Miss Addams addressed a large audience at the University of Chicago yesterday morning on the subject of social settlement work. In the course of her address she said:

"Most of the foreigners who come to America are skilled workmen with their hands, but, owing partly to our mania for machine-made goods and partly to the difference in language and custom, we have never learned how to utilize this technical skill.

Looks Into Future.

"I believe that in another generation we will be building technological schools to teach the grandchildren of the present generation of foreign-born men the skill which most of the foreign immigrants bring with them from the old world."

"The foreigners form opinions of us the same as we do of them, and I can assure you they consider us a pretty ignorant lot, because we can speak but one language, and because we take so little interest in art and beautiful things. An Italian came to us with a long face and said he had been 'fired' by his landlord for destroying property, when all he had done was to carve a beautiful pattern on his door posts. He told of the door posts of a church in Naples, which he had carved with that same pattern, and remarked sarcastically that the rich American would go to Naples and admire the pattern on the church door, although he considered it destruction of his property when the same pattern was cut into the door posts of his building in America.

Scope of the Settlement.

"The underlying notion of the social settlement is a scruple; not an idea. The scruple comes from a belief that everything is not fair and just in this world, and from a desire to be identified with the underside. The settlement does not stand for one economic theory as opposed to another."
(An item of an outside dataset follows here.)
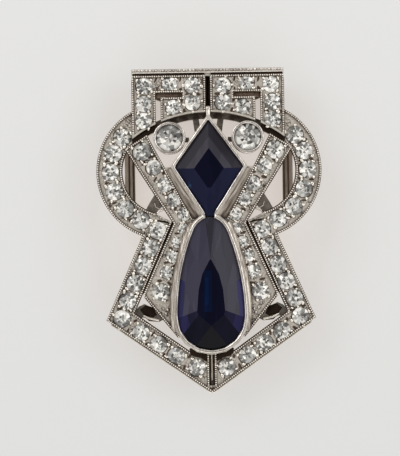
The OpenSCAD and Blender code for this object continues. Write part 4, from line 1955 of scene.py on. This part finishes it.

Miss Mary E. McDowell, head resident of the University of Chicago social settlement in the stock yards district, told about the work done there. She said the labor unions in the stock yards had done great good. "Whatever one thinks of labor unions, theoretically," said Miss McDowell, "one cannot but believe the feeling of independence and dignity which they have created among the laborers in the stock yards is a manly thing. The unions have helped the people in the stock yards district."